Techniques for improving fracture-controlled stimulated reservoir volume in ultra-deep fractured tight reservoirs: A case study of Kuqa piedmont clastic reservoirs, Tarim Basin, NW China

Abstract

Based on analysis of the reasons for low efficiency and low production after fracturing of some wells in the ultra-deep fractured tight reservoirs of the Kuqa piedmont zone, Tarim Basin and the matching relationship between the in-situ stress field and natural fractures, technological methods for creating complex fracture networks are proposed. Through theoretical study and large-scale physical simulation experiments, the mechanical conditions for forming complex fracture network in the Kuqa piedmont ultra-deep reservoirs are determined. The effectiveness of temporary plugging and diversion, and multi-stage fracturing to activate natural fractures and consequently realize multi-stage diversion is verified. The coupling effect of hydraulic fractures and natural fractures activating each other and resulting in “fracture swarms” is observed. These insights provide theoretical support for improving fracture-controlled stimulated reservoir volume (FSRV) in ultra-deep tight reservoirs.
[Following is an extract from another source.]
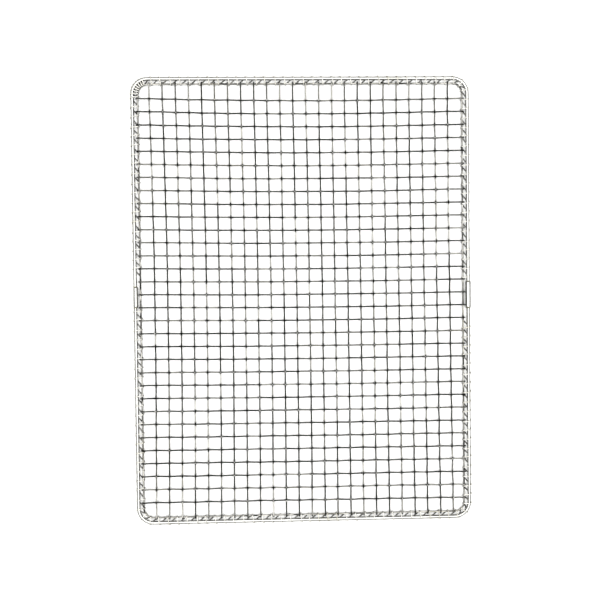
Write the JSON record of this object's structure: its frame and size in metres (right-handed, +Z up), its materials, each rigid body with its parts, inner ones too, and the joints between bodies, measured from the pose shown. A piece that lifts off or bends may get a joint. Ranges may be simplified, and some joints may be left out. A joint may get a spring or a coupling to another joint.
{
  "type": "cooling rack",
  "caption": "Flat rectangular wire-mesh cooling rack: woven wires hooked over an edge hoop and laced to a round rim rod, so air reaches baked goods from below.",
  "frame": {"origin": "on the resting surface, under the centre of the rack", "axes": "+Z up, +Y along the rack's length towards its rear edge, +X across it"},
  "size_m": [0.3356, 0.4426, 0.0062],
  "materials": {
    "rim_rod": "bright nickel-plated steel rod",
    "mesh_wire": "nickel-plated steel wire, drawn and crimped",
    "lacing_wire": "nickel-plated soft steel binding wire"
  },
  "bodies": {
    "root": {"rim_rod_with_ferrules": "rim_rod", "edge_hoop": "mesh_wire", "rear_lacing": "lacing_wire", "front_lacing": "lacing_wire", "long_wire_01": "mesh_wire", "long_wire_02": "mesh_wire", "long_wire_03": "mesh_wire", "long_wire_04": "mesh_wire", "long_wire_05": "mesh_wire", "long_wire_06": "mesh_wire", "long_wire_07": "mesh_wire", "long_wire_08": "mesh_wire", "long_wire_09": "mesh_wire", "long_wire_10": "mesh_wire", "long_wire_11": "mesh_wire", "long_wire_12": "mesh_wire", "long_wire_13": "mesh_wire", "long_wire_14": "mesh_wire", "long_wire_15": "mesh_wire", "long_wire_16": "mesh_wire", "long_wire_17": "mesh_wire", "long_wire_18": "mesh_wire", "long_wire_19": "mesh_wire", "long_wire_20": "mesh_wire", "long_wire_21": "mesh_wire", "long_wire_22": "mesh_wire", "long_wire_23": "mesh_wire", "long_wire_24": "mesh_wire", "cross_wire_01": "mesh_wire", "cross_wire_02": "mesh_wire", "cross_wire_03": "mesh_wire", "cross_wire_04": "mesh_wire", "cross_wire_05": "mesh_wire", "cross_wire_06": "mesh_wire", "cross_wire_07": "mesh_wire", "cross_wire_08": "mesh_wire", "cross_wire_09": "mesh_wire", "cross_wire_10": "mesh_wire", "cross_wire_11": "mesh_wire", "cross_wire_12": "mesh_wire", "cross_wire_13": "mesh_wire", "cross_wire_14": "mesh_wire", "cross_wire_15": "mesh_wire", "cross_wire_16": "mesh_wire", "cross_wire_17": "mesh_wire", "cross_wire_18": "mesh_wire", "cross_wire_19": "mesh_wire", "cross_wire_20": "mesh_wire", "cross_wire_21": "mesh_wire", "cross_wire_22": "mesh_wire", "cross_wire_23": "mesh_wire", "cross_wire_24": "mesh_wire", "cross_wire_25": "mesh_wire", "cross_wire_26": "mesh_wire", "cross_wire_27": "mesh_wire", "cross_wire_28": "mesh_wire", "cross_wire_29": "mesh_wire", "cross_wire_30": "mesh_wire", "cross_wire_31": "mesh_wire", "cross_wire_32": "mesh_wire"}
  },
  "joints": []
}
In addition, following the concept of volume fracturing technology and based on the results of fracture conductivity experiments of different processes, fracturing technologies such as multi-stage fracture-network acid fracturing, “multi-stage temporary plugging + secondary fracturing”, fracturing of multiple small layers by vertically softness-and-hardness-oriented subdivision, and weighted-fluid refracturing are proposed to increase the FSRV. New environment-friendly weighted-fluid with low cost and new fracturing fluid system with low viscosity and high proppant-carrying capacity are also developed. These techniques have achieved remarkable results in field application.